Medical advice ‘puts lesbians at risk of cervical cancer’
Research has suggested that government guidelines should be revised to ensure more lesbian women are screened for cervical cancer.
Currently, NHS advice states that women who have never been sexually active with a man have a very low risk of the disease, suggesting these women may decline to attend cervical smear tests.
However, a study published in the Journal of Family Planning and Reproductive Health Care has claimed that most lesbians have had sexual contact with a man and that HPV (the virus responsible for most cervical cancers) can also be spread by female-to-female sexual contact.
The research also suggested that many healthcare professionals are unaware that lesbians can develop the disease.
Hazel Henderson, the author of the latest study, said: “There is no evidence that lesbians are at less risk of cervical cancer than their heterosexual counterparts.
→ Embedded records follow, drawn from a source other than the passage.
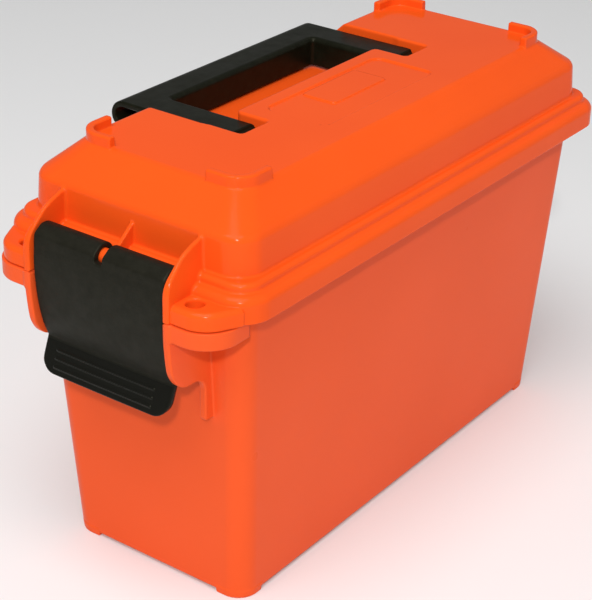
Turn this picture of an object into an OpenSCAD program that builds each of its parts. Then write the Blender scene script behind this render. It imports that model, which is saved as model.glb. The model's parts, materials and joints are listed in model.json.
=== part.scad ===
// Hinged plastic carrying case: a drafted tub, a domed lid with a sunken
// folding handle, and one snap latch between two padlock ears.
// +Z is up and the latch faces -Y. The tub stands centred on the origin.

/* [Tub] */
// Length of the tub at the floor
base_l = 225; // [200:1:260]
// Width of the tub at the floor
base_w = 89; // [86:1:100]
// Height of the parting line between tub and lid
parting_z = 134.5; // [130:0.5:150]
// How far each side wall leans out over its height
side_draft = 6.5; // [4:0.5:6.5]
// How far each end wall leans out over its height
end_draft = 9.5; // [6:0.5:9.5]
// Thickness of the moulded walls
wall = 3; // [2.5:0.5:3]
// Height of the corner feet
foot_h = 1.5; // [1:0.5:2]

/* [Lid] */
// Overhang of the skirt beyond the tub rim, all round
skirt_over = 9; // [9:0.5:11]
// Height of the skirt
skirt_h = 10.5; // [9.5:0.5:10.5]
// Height of the stepped bead above the skirt
bead_h = 3.5; // [3:0.5:4]
// Height of the upright dome wall above the bead
dome_h = 14.5; // [13:0.5:16]
// Height of the sloping band above the dome wall
slope_h = 12; // [11:0.5:13]
// Height of the stacking lugs
lug_h = 4; // [3:0.5:5]

/* [Handle] */
// Length of the handle along the case
handle_l = 128.5; // [120:0.5:130]
// Reach of the handle from its pivots to its outer edge
handle_reach = 54.5; // [52:1:56]
// Width of the legs and of the bar
handle_band = 14.7; // [13:0.1:16]
// Depth of the inner wall of the handle
handle_depth = 12.7; // [11:0.1:12.7]
// Depth of the handle's face below the flat top
handle_sunk = 2.7; // [2:0.1:3.5]

/* [Latch] */
// Width of the latch
latch_w = 62.6; // [50:0.2:62.6]
// Radius of the rod that the latch turns on
rod_r = 3; // [2.5:0.1:3]
// Thickness of the latch's panel
latch_t = 3; // [2.5:0.1:3]

/* [Padlock ears and hinge] */
// Radius of the padlock holes
hole_r = 3.5; // [3:0.1:3.8]
// Radius of the hinge pin
pin_r = 2; // [1.5:0.1:2.5]
// Radius of the hinge knuckles
knuckle_r = 6; // [5:0.1:6]

/* [Hidden] */
$fn = 48;
eps = 0.01;
run_fit = 0.06;    // radial gap of a running fit
part_gap = 0.4;    // gap at the parting line

// half sizes of the outlines, each [half width, half length, corner radius]
base_out = [base_w / 2, base_l / 2, 9];
rim_out = [base_w / 2 + side_draft, base_l / 2 + end_draft, 9];
skirt_out = rim_out + [skirt_over, skirt_over, 4.5];
bead_out = skirt_out - [4, 4, 4];
dome_foot = skirt_out - [7.4, 7.4, 2.3];
dome_head = skirt_out - [8.3, 7.8, 2.3];
flat_out = dome_head - [12.5, 15.6, 2.2];

// heights
skirt_top = parting_z + skirt_h;
bead_top = skirt_top + bead_h;
dome_top = bead_top + dome_h;
flat_z = dome_top + slope_h;
rim_z = parting_z + 6.9;       // top of the tub's rim
ledge_z = rim_z + part_gap;    // underside of the lid above the rim
ceiling_z = flat_z - wall;

// gasket: a round ring in a groove of the lid
seal_r = 2;
seal_path = rim_out + [1.5, 1.4, 2];
seal_z = rim_z + 0.3 + seal_r;

// hinge
hinge_y = skirt_out[1] + knuckle_r + 1;
hinge_z = parting_z + 0.1;
tub_knuckles = [[-38, -22], [-7, 7], [22, 38]];
lid_knuckles = [[-21.5, -7.5], [7.5, 21.5]];
pin_l = 76;

// latch bay: two cheeks with the rod between them
cheek_in = latch_w / 2 + 0.6;
cheek_t = 3;
front_y = -(hinge_y + knuckle_r);
rod_y = front_y + 8;
rod_z = dome_top - 15.2;
roll_r = rod_r + 2.2;
notch_x = 0.8;
notch_w = 4.4;
rib_t = 1.6;
catch_z = parting_z - 17;
catch_tip = front_y + 7.9;

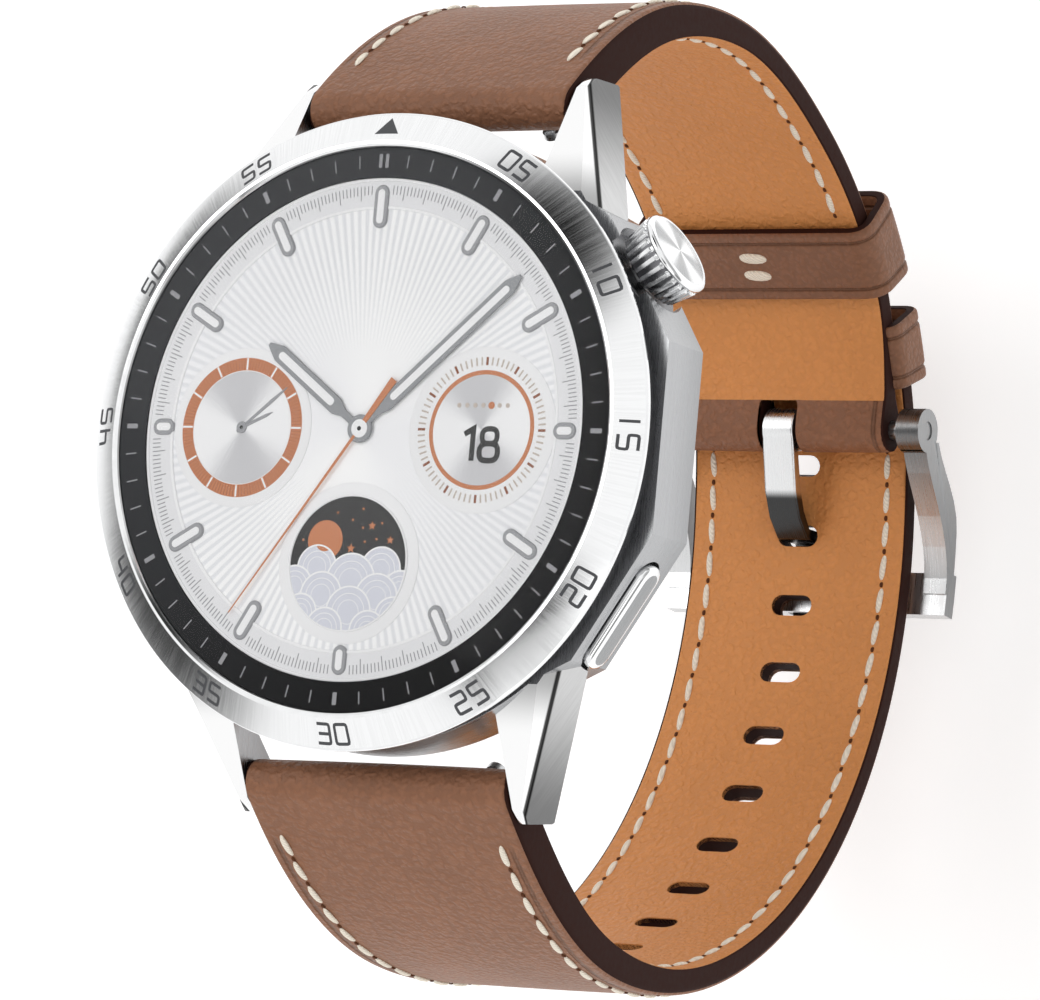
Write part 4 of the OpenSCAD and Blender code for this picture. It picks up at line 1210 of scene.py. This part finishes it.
def straps():
    pin = Vector((PIN_Y, PIN_Z))
    rows = lug_rows(SHORT) + face_rows(SHORT, 1, BAR_A, PIN_A)[:-1]
    rows += nose_rows(SHORT, PIN_A, pin, WRAP_R, 1)
    rows += face_rows(SHORT, -1, PIN_A, FOLD_A, step=0.7)
    slot = through(SHORT, PIN_A, SLOT_OUTLINE, -4, 4)
    tunnel = tube_x(0.8, -20, 20, PIN_Y, PIN_Z)
    lining = face_rows(SHORT, -1, BAR_A + TURN_IN + 0.25, FOLD_A + 0.4)
    layer(SHORT, "outer", rows, 0.3, 0.06, "outer", "leather_brown", lug_cutters(SHORT) + [slot])
    layer(SHORT, "edge", core_rows(SHORT), 0.5, 0, "edge", "filler", lug_cutters(SHORT) + [slot, tunnel])
    layer(SHORT, "lining", lining, 0.2, 0, "lining", "leather_tan")

    rows = lug_rows(LONG) + face_rows(LONG, 1, BAR_A, TAIL_A - 0.2)
    holes = [through(LONG, HOLE_IN_USE - HOLE_STEP * i, [(s, x) for x, s in pill(-1.8, 1.8, 0.85)], -4, 4)
             for i in range(-1, HOLE_N - 1)]
    lining = face_rows(LONG, -1, BAR_A + TURN_IN + 0.25, TAIL_A - 0.2)
    layer(LONG, "outer", rows, 0.3, 0.06, "outer", "leather_brown", lug_cutters(LONG) + holes)
    layer(LONG, "edge", core_rows(LONG), 0.5, 0, "edge", "filler", lug_cutters(LONG) + holes)
    layer(LONG, "lining", lining, 0.2, 0, "lining", "leather_tan", holes)
    for name, strap, outer_end, inner_end in (("short", SHORT, 142, 131.5), ("long", LONG, 203, 209)):
        rows = seam(strap, 1, OUTER_SEAM_A, outer_end) + seam(strap, -1, INNER_SEAM_A, inner_end)
        piece(name + "_strap_stitches", rows, ["thread", "hole"], "strap", "leather_tan", sharp=80)


# ---------- keepers ----------

def band(path, a, wide, thick, closed):
    """Leather band whose middle line is a path of (x, distance from the loop's centre)."""
    section = profile(wide / 2, thick, 0.34, groove=KEEPER_GROOVE)
    rings = []
    for i, p in enumerate(path):
        p = Vector(p)
        before = Vector(path[i - 1]) if closed or i else None
        after = Vector(path[(i + 1) % len(path)]) if closed or i < len(path) - 1 else None
        d0 = (p - before).normalized() if before is not None else (after - p).normalized()
        d1 = (after - p).normalized() if after is not None else d0
        n0, n1 = Vector((-d0.y, d0.x)), Vector((-d1.y, d1.x))
        m = (n0 + n1) / max(0.4, 1 + n0.dot(n1))
        ring = []
        for s, h in section:
            q = p + m * (h - thick / 2)
            t = radians(a) + s / KEEPER_R
            ring.append((q.x, q.y * sin(t), LOOP_Z + q.y * cos(t)))
        rings.append(ring)
    n = len(section)
    side = [1 if k in (1, 2, 3) or k >= n - 3 else 0 for k in range(n)]
    count = len(path) if closed else len(path) - 1
    return loft(rings, loop=closed), side * count + ([] if closed else [1, 1])


def keepers():
    x, r0, r1 = 10.2, 33.25, 38.35
    ring = fillet([(-x, r0), (-x, r1), (x, r1), (x, r0)], 1.5, n=7)
    dense = []
    for i, p in enumerate(ring):
        p, q = Vector(p), Vector(ring[(i + 1) % len(ring)])
        k = max(1, ceil((q - p).length / 1.2))
        dense += [tuple(p + (q - p) * j / k) for j in range(k)]
    piece("free_keeper_band", [band(dense, FREE_KEEPER_A, 6.5, KEEPER_THICK, True)], ["keeper", "edge"],
          "keeper", "leather_brown", replaces=("free_keeper",), sharp=40)
    beads = []
    r = 32.83
    for s in (-0.85, 0.85):
        t = radians(FREE_KEEPER_A) + s / KEEPER_R
        spot = (-0.1, r * sin(t), LOOP_Z + r * cos(t))
        beads.append(stitch(spot, (1, 0, 0), (0, -sin(t), -cos(t)), 2.5, 0.95, 0.5, slant=4))
    piece("free_keeper_stitches", beads, ["thread"], "keeper", "leather_tan", sharp=80)
    x, r0, r1 = 9.95, 34.35, 38.65
    path = fillet([(-8.6, r0), (-x, r0), (-x, r1), (x, r1), (x, r0), (8.6, r0)], 1.1, closed=False, n=7)
    piece("fixed_keeper_band", [band(path, FIXED_KEEPER_A, 5.3, KEEPER_THICK, False)], ["keeper_2", "edge"],
          "strap", "leather_brown", replaces=("fixed_keeper",), sharp=40)


def buckle():
    # The arms' side faces, whose normals run along x, get the darker arm steel: painted shade.
    remake("buckle_arms", "buckle_frame", "buckle", ["buckle", "arm"], 0.26,
           lambda face: 1 if abs(face.normal.x) > 0.8 else 0, segments=3)
    remake("tongue_blade", "buckle_tongue", "tongue", ["blade"], 0.17)


camera()
studio()
dial()
sub_dials()
moon_dial()
hands()
bezel()
case()
crown()
button()
straps()
keepers()
buckle()

bpy.ops.mesh.primitive_plane_add(size=4, location=(0, 0, FLOOR_Z * MM))
floor = bpy.context.object
floor.name = "floor"
ground = Shader("floor_white", roughness=0.9, specular_ior_level=0.1, emission_color=(1.0, 1.0, 1.0),
                emission_strength=0.42)
ground.link(ground.mix(ground.noise(ground.coords(), 0.02), (0.80, 0.80, 0.80), (0.84, 0.84, 0.84)),
            "Base Color")
floor.data.materials.append(ground.mat)
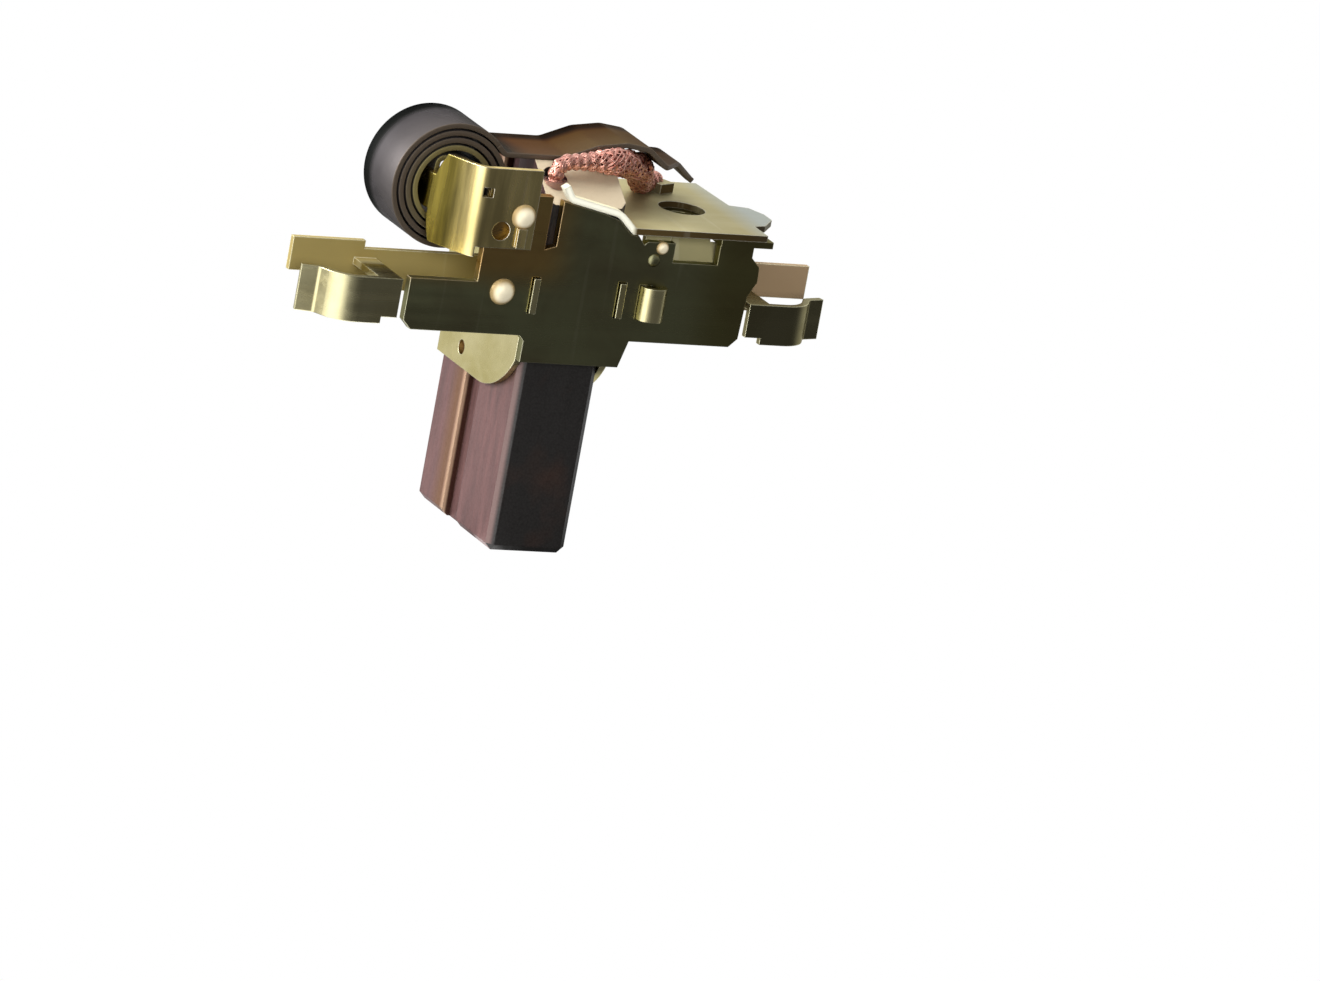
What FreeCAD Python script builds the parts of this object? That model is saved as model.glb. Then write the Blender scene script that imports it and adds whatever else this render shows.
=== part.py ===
import FreeCAD, Part
import math
import os

# Carbon brush in its stamped brass holder, with a spiral pressure spring.
# The brush slides along +Z; the origin lies on its contact end, front_reach behind its front face.
# X runs along the mounting ears and Y from the front of the holder to its back.

V = FreeCAD.Vector
os.makedirs("parts", exist_ok=True)
doc = FreeCAD.newDocument("brush_holder")

# Sizes in millimetres

SIZES = {
    "brush_width": 6.3,
    "brush_depth": 13.2,
    "front_reach": 6.25,
    "brush_length": 28.6,
    "brush_chamfer": 0.5,
    "bevel_drop": 2.3,
    "bevel_run": 3.6,
    "groove_width": 2.5,
    "groove_depth": 0.7,
    "groove_middle": 1.0,
    "slide_clearance": 0.05,
    "head_reach": 14.0,
    "channel_sheet": 0.5,
    "plate_sheet": 0.7,
    "shelf_sheet": 0.5,
    "ear_sheet": 0.5,
    "bracket_sheet": 0.5,
    "terminal_sheet": 0.5,
    "spring_sheet": 0.4,
    "spring_width": 5.3,
    "shunt_radius": 0.65,
    "plug_radius": 0.95,
    "plug_depth": 3.2,
    "rivet_shank": 0.6,
    "rivet_head": 1.0,
    "rivet_tail": 0.35,
    "rivet_flare": 0.25,
    "dome_share": 0.62,
    "stake_radius": 0.42,
    "terminal_hole": 1.75,
}
sheet = doc.addObject("Spreadsheet::Sheet", "Sizes")
for row, (alias, value) in enumerate(SIZES.items(), start=1):
    sheet.set("A%d" % row, alias)
    sheet.set("B%d" % row, str(value))
    sheet.setAlias("B%d" % row, alias)
doc.recompute()


def size(name):
    """Value of a named size."""
    return SIZES[name]


# Planes that several pieces share, worked out from the sizes

HALF_WIDTH = size("brush_width") / 2
BRUSH_FRONT = -size("front_reach")
BRUSH_BACK = BRUSH_FRONT + size("brush_depth")
WALL_IN = HALF_WIDTH + size("slide_clearance")
WALL_OUT = WALL_IN + size("channel_sheet")
PLATE_BACK = BRUSH_FRONT - size("slide_clearance")
PLATE_FRONT = PLATE_BACK - size("plate_sheet")
REAR_IN = BRUSH_BACK + size("slide_clearance")
MOUTH = size("brush_length") - size("head_reach")

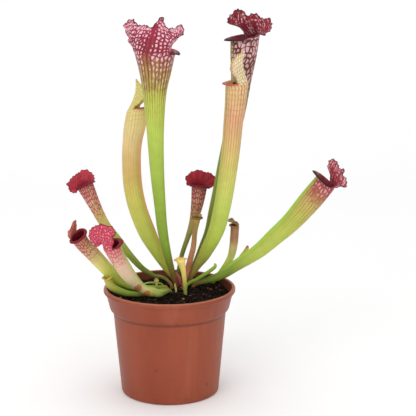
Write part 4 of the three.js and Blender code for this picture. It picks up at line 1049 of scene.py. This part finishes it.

“Lesbians are less likely than heterosexual women to present for cervical screening, as they and their medical advisors sometimes wrongly assume they have a low risk of developing cervical cancer.
“This may result in cervical abnormalities remaining undetected until symptoms appear at which time treatment is less likely to be effective.
“Medical personnel and lesbians need educating in the risk of cervical cancer to ensure there is no longer any ambiguity in the need for cervical screening in lesbians.”
Ruth Hunt, Stonewall’s head of policy and research, has previously undertaken research on lesbian health and said she was “deeply concerned” about the numbers of such women missing smear tests.
She added: “More disturbing however is that one in five lesbian and bisexual women who have not had a cervical smear test have been told, wrongly, by healthcare practitioners that they are not at risk. One in fifty have been refused a test. Fifteen per cent of lesbian and bisexual women over 25 – almost double the number of women in general – have never had a cervical smear test.
“Gay women can get cervical cancer, and should be screened. If they are refused a test, they should complain. The General Medical Council has made it clear that lesbians should not be refused a smear test.”